## Dataset section
══════

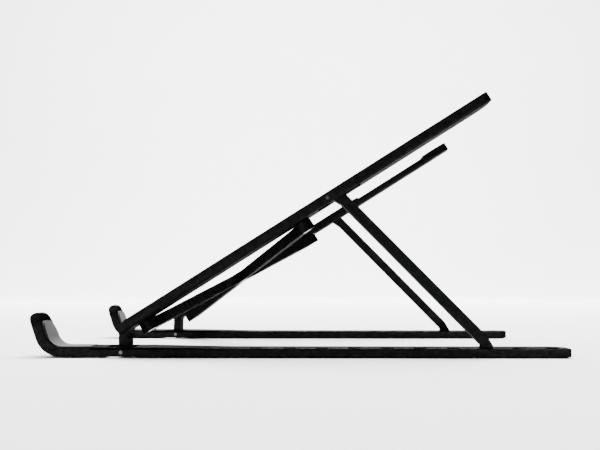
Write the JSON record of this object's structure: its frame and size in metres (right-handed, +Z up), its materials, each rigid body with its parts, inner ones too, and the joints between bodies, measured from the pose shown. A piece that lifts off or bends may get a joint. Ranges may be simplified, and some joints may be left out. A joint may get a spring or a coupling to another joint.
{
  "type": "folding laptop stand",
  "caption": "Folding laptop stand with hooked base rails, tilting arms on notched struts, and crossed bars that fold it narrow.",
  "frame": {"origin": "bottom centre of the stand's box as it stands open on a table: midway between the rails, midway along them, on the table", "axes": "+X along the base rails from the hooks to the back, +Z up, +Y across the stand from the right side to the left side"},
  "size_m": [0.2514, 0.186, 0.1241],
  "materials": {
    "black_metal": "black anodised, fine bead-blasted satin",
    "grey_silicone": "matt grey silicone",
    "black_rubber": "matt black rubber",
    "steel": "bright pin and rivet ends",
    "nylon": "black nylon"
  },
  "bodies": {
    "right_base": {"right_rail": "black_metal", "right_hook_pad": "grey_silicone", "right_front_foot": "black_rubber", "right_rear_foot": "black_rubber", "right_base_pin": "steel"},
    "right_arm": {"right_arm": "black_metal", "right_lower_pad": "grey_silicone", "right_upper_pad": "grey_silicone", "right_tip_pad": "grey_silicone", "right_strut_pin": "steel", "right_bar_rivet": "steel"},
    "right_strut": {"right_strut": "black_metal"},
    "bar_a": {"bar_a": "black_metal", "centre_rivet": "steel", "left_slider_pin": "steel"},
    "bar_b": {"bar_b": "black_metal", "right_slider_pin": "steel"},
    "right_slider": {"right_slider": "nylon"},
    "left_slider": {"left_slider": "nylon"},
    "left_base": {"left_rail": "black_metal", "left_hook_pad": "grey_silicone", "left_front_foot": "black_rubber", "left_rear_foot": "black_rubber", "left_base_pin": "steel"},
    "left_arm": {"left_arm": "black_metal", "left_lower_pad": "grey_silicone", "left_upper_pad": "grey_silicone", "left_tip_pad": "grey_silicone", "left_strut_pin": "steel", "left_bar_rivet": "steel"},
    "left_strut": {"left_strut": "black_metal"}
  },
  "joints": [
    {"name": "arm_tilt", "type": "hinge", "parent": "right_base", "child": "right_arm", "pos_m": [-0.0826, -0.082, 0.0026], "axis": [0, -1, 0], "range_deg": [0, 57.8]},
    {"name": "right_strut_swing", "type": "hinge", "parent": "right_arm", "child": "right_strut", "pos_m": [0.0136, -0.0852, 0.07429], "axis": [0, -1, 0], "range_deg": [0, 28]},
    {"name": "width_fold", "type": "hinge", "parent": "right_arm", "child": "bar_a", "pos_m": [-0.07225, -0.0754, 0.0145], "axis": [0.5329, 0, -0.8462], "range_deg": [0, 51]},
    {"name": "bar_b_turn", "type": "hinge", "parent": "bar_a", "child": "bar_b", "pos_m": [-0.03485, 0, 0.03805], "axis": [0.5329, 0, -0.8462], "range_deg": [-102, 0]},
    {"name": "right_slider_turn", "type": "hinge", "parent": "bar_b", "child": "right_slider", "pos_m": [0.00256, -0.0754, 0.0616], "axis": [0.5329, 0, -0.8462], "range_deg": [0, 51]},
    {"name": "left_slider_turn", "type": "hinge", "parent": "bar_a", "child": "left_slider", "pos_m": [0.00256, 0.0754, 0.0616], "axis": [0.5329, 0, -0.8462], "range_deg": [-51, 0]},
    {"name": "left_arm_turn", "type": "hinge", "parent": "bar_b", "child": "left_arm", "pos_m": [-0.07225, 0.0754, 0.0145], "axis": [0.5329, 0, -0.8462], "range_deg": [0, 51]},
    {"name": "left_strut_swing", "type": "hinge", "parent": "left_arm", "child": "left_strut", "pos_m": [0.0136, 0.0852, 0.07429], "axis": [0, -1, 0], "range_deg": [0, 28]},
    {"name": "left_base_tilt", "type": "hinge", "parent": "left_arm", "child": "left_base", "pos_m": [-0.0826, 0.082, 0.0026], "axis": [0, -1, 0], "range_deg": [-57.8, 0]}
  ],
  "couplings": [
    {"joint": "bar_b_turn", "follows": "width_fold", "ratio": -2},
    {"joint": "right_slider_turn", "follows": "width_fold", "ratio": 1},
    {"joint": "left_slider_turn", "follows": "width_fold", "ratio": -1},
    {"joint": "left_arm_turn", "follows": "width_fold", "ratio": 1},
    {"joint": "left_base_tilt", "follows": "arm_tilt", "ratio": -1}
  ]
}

══════

## Exercise description
Repeat the material above in full, quoting it exactly.

## Task response
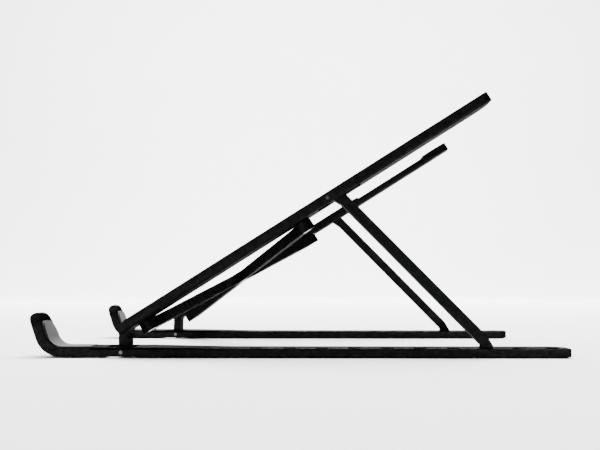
Write the JSON record of this object's structure: its frame and size in metres (right-handed, +Z up), its materials, each rigid body with its parts, inner ones too, and the joints between bodies, measured from the pose shown. A piece that lifts off or bends may get a joint. Ranges may be simplified, and some joints may be left out. A joint may get a spring or a coupling to another joint.
{
  "type": "folding laptop stand",
  "caption": "Folding laptop stand with hooked base rails, tilting arms on notched struts, and crossed bars that fold it narrow.",
  "frame": {"origin": "bottom centre of the stand's box as it stands open on a table: midway between the rails, midway along them, on the table", "axes": "+X along the base rails from the hooks to the back, +Z up, +Y across the stand from the right side to the left side"},
  "size_m": [0.2514, 0.186, 0.1241],
  "materials": {
    "black_metal": "black anodised, fine bead-blasted satin",
    "grey_silicone": "matt grey silicone",
    "black_rubber": "matt black rubber",
    "steel": "bright pin and rivet ends",
    "nylon": "black nylon"
  },
  "bodies": {
    "right_base": {"right_rail": "black_metal", "right_hook_pad": "grey_silicone", "right_front_foot": "black_rubber", "right_rear_foot": "black_rubber", "right_base_pin": "steel"},
    "right_arm": {"right_arm": "black_metal", "right_lower_pad": "grey_silicone", "right_upper_pad": "grey_silicone", "right_tip_pad": "grey_silicone", "right_strut_pin": "steel", "right_bar_rivet": "steel"},
    "right_strut": {"right_strut": "black_metal"},
    "bar_a": {"bar_a": "black_metal", "centre_rivet": "steel", "left_slider_pin": "steel"},
    "bar_b": {"bar_b": "black_metal", "right_slider_pin": "steel"},
    "right_slider": {"right_slider": "nylon"},
    "left_slider": {"left_slider": "nylon"},
    "left_base": {"left_rail": "black_metal", "left_hook_pad": "grey_silicone", "left_front_foot": "black_rubber", "left_rear_foot": "black_rubber", "left_base_pin": "steel"},
    "left_arm": {"left_arm": "black_metal", "left_lower_pad": "grey_silicone", "left_upper_pad": "grey_silicone", "left_tip_pad": "grey_silicone", "left_strut_pin": "steel", "left_bar_rivet": "steel"},
    "left_strut": {"left_strut": "black_metal"}
  },
  "joints": [
    {"name": "arm_tilt", "type": "hinge", "parent": "right_base", "child": "right_arm", "pos_m": [-0.0826, -0.082, 0.0026], "axis": [0, -1, 0], "range_deg": [0, 57.8]},
    {"name": "right_strut_swing", "type": "hinge", "parent": "right_arm", "child": "right_strut", "pos_m": [0.0136, -0.0852, 0.07429], "axis": [0, -1, 0], "range_deg": [0, 28]},
    {"name": "width_fold", "type": "hinge", "parent": "right_arm", "child": "bar_a", "pos_m": [-0.07225, -0.0754, 0.0145], "axis": [0.5329, 0, -0.8462], "range_deg": [0, 51]},
    {"name": "bar_b_turn", "type": "hinge", "parent": "bar_a", "child": "bar_b", "pos_m": [-0.03485, 0, 0.03805], "axis": [0.5329, 0, -0.8462], "range_deg": [-102, 0]},
    {"name": "right_slider_turn", "type": "hinge", "parent": "bar_b", "child": "right_slider", "pos_m": [0.00256, -0.0754, 0.0616], "axis": [0.5329, 0, -0.8462], "range_deg": [0, 51]},
    {"name": "left_slider_turn", "type": "hinge", "parent": "bar_a", "child": "left_slider", "pos_m": [0.00256, 0.0754, 0.0616], "axis": [0.5329, 0, -0.8462], "range_deg": [-51, 0]},
    {"name": "left_arm_turn", "type": "hinge", "parent": "bar_b", "child": "left_arm", "pos_m": [-0.07225, 0.0754, 0.0145], "axis": [0.5329, 0, -0.8462], "range_deg": [0, 51]},
    {"name": "left_strut_swing", "type": "hinge", "parent": "left_arm", "child": "left_strut", "pos_m": [0.0136, 0.0852, 0.07429], "axis": [0, -1, 0], "range_deg": [0, 28]},
    {"name": "left_base_tilt", "type": "hinge", "parent": "left_arm", "child": "left_base", "pos_m": [-0.0826, 0.082, 0.0026], "axis": [0, -1, 0], "range_deg": [-57.8, 0]}
  ],
  "couplings": [
    {"joint": "bar_b_turn", "follows": "width_fold", "ratio": -2},
    {"joint": "right_slider_turn", "follows": "width_fold", "ratio": 1},
    {"joint": "left_slider_turn", "follows": "width_fold", "ratio": -1},
    {"joint": "left_arm_turn", "follows": "width_fold", "ratio": 1},
    {"joint": "left_base_tilt", "follows": "arm_tilt", "ratio": -1}
  ]
}